Using the knowledge gained through your assessment of current marketing activities and the key
planning factors discussed in this section of the Toolkit, you should be ready to formalize your
plan. A solid marketing plan must be specific as to what is to be done, who will do it, how it will
be done, and when it will be done. Your plan should cover an entire year and be integrated into
your command’s planning cycle. Programmed activities should be coordinated with known
   command activities such as training cycles and planned unit deployments. Your plan
   must be
fully coordinated and resourced before it can be implemented. Without command involvement,
the plan will not receive the priority and support it requires. Finally, your marketing plan must
serve as the foundation for the marketing activities of subordinate units.

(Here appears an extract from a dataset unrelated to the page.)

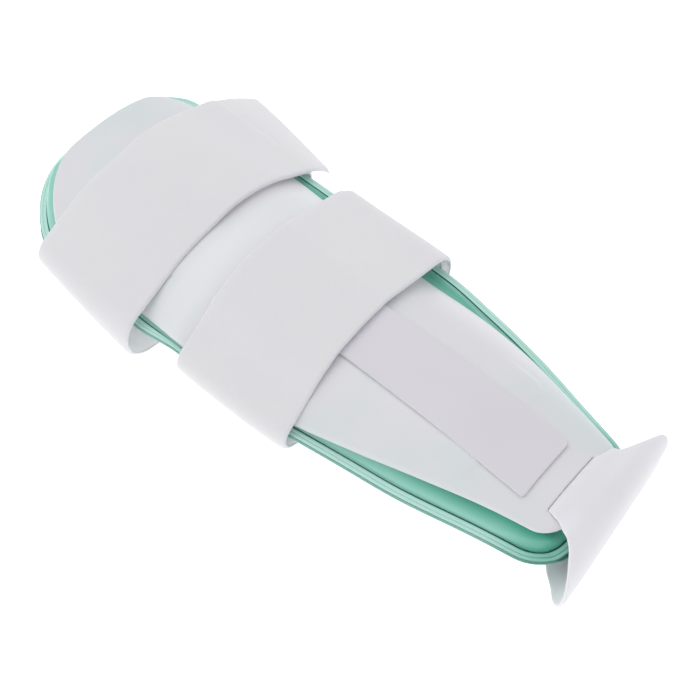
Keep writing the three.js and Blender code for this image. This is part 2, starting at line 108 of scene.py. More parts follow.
# Faces of a closed sheet whose rim points are shared by its two sides.
def sheetFaces(rows, cols):
    top = np.arange(rows * cols).reshape(rows, cols)
    under = top.copy()
    under[1:-1, 1:-1] = rows * cols + np.arange((rows - 2) * (cols - 2)).reshape(rows - 2, cols - 2)
    faces = []
    for grid, turned in ((top, False), (under, True)):
        a, b, c, d = grid[:-1, :-1], grid[1:, :-1], grid[1:, 1:], grid[:-1, 1:]
        quads = np.stack([a, b, c, d], -1).reshape(-1, 4)
        faces.append(quads[:, ::-1] if turned else quads)
    return np.concatenate(faces)


def sheetPoints(top, under):
    return np.concatenate([top.reshape(-1, 3), under[1:-1, 1:-1].reshape(-1, 3)])


# Places along a span: close together at the rounded rim, then even.
def inwards(reach, rim, count):
    edge = rim * np.array([0, 0.08, 0.28, 0.6, 1.0])
    middle = np.linspace(rim, reach - rim, count)[1:-1]
    return np.concatenate([edge, middle, reach - edge[::-1]])


# Share of the full thickness at a distance from a rounded rim.
def rounding(distance, rim):
    return np.sqrt(np.clip(1 - (1 - np.clip(distance / rim, 0, 1)) ** 2, 0, 1))


# Materials

def linear(hexColour):
    parts = [int(hexColour[k:k + 2], 16) / 255 for k in (1, 3, 5)]
    return (*[c / 12.92 if c <= 0.04045 else ((c + 0.055) / 1.055) ** 2.4 for c in parts], 1.0)


# A texture's scale for a pattern whose repeat is this many millimetres.
def patternScale(repeatMm):
    return 1000 / repeatMm


def addNode(tree, kind, values=(), links=(), **settings):
    node = tree.nodes.new(kind)
    for key, value in settings.items():
        setattr(node, key, value)
    for key, value in dict(values).items():
        node.inputs[key].default_value = value
    for key, source in dict(links).items():
        tree.links.new(source, node.inputs[key])
    return node


def newMaterial(name, **values):
    material = bpy.data.materials.new(name)
    material.use_nodes = True
    tree = material.node_tree
    shader = tree.nodes["Principled BSDF"]
    for key, value in values.items():
        shader.inputs[key.replace("_", " ")].default_value = value
    place = addNode(tree, "ShaderNodeTexCoord").outputs["Object"]
    return material, tree, shader, place


# Two colours, each a hex value or another mix, blended by a factor.
def mixColours(tree, factor, first, second):
    node = addNode(tree, "ShaderNodeMix", data_type="RGBA")
    tree.links.new(factor, node.inputs["Factor"])
    for key, colour in (("A", first), ("B", second)):
        if isinstance(colour, str):
            node.inputs[key].default_value = linear(colour)
        else:
            tree.links.new(colour, node.inputs[key])
    return node.outputs["Result"]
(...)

You should work
closely with the units to help them understand their role and begin their own marketing plan.
Marketing is a method for communicating essential information to commanders, leaders, and
staff members, as well as service members and their families. Marketing is also the means by
which we motivate these key individuals to play an essential role in preparing our Reserve
component families for any eventuality. Careful planning is the only means by which an
   effective marketing campaign can be developed and executed.